Is there anybody in American politics who is more cheerfully despised by the left and the right than Joe Lieberman?
Tonight's headliner has long been suspect in some liberal precincts for his view that Hollywood helped to coarsen the popular culture. Lieberman muted some of that talk during his unsuccessful run for vice president on a Democratic ticket topped by Al Gore in 2000.
His vote in 2002 for the Iraq war resolution did not set him apart him from other Senate Democrats; a majority of whom joined him, including the current vice-presidential candidate, Delaware Sen. Joe Biden. But today nearly all those Democrats have joined in the party's general condemnation of the war. Lieberman, while finding fault with some aspects of the Bush administration's prosecution of the war, remains a defender of the war effort. He will no doubt reiterate that position tonight.
Lieberman's hawkishness jeopardized his Senate seat two years ago, when he lost the Connecticut Democratic primary to an antiwar candidate. He won reelection as an independent and has since caucused with the Democrats, but there is much speculation about the possibility that he will be asked to find another home in the 111th Congress -- provided that the Democrats win enough seats to hold the Senate majority without his vote.
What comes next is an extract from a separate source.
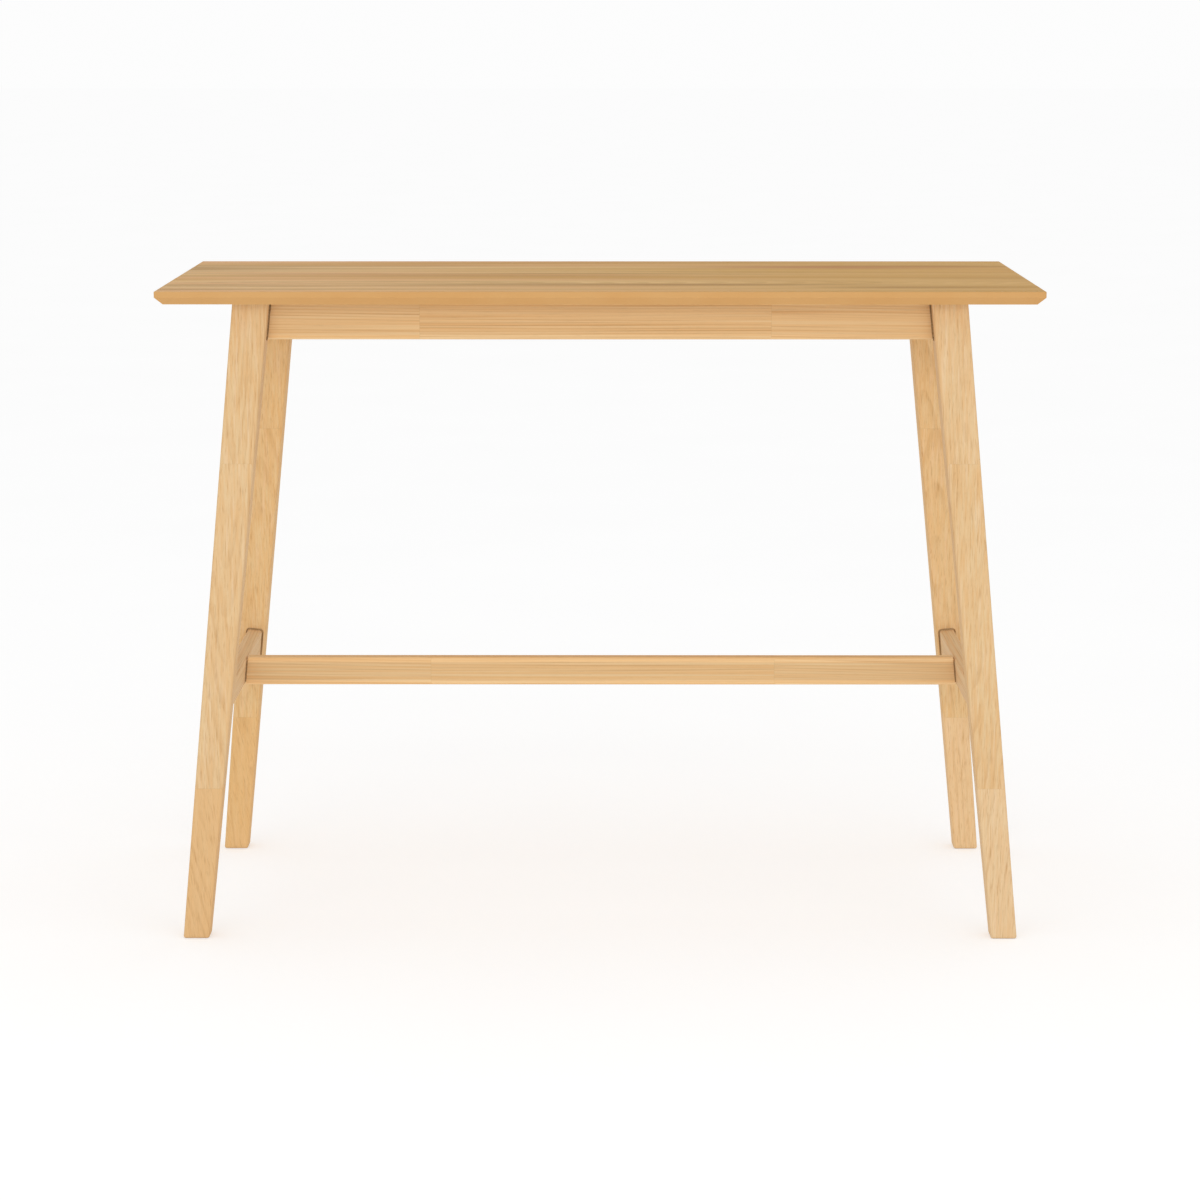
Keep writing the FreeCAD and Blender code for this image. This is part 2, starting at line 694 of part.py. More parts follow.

On the other side of the ledger, Lieberman is far too liberal -- war issues excepted -- for conversatives to embrace him. Example: When the veteran conservative Phyllis Schlafly was asked today how she felt about the convention's loss of its Monday night programming, she answered mock-seriously that she was sorry to have missed Joe Lieberman. When she was told that Lieberman had been rescheduled for tonight, Schlafly became serious: "I thought we had gotten him behind us.''
But Lieberman does have the support of the most important Republican in town this week, John McCain. Tonight he will try to rally support for McCain in the political center, where close elections tend to be decided in this country.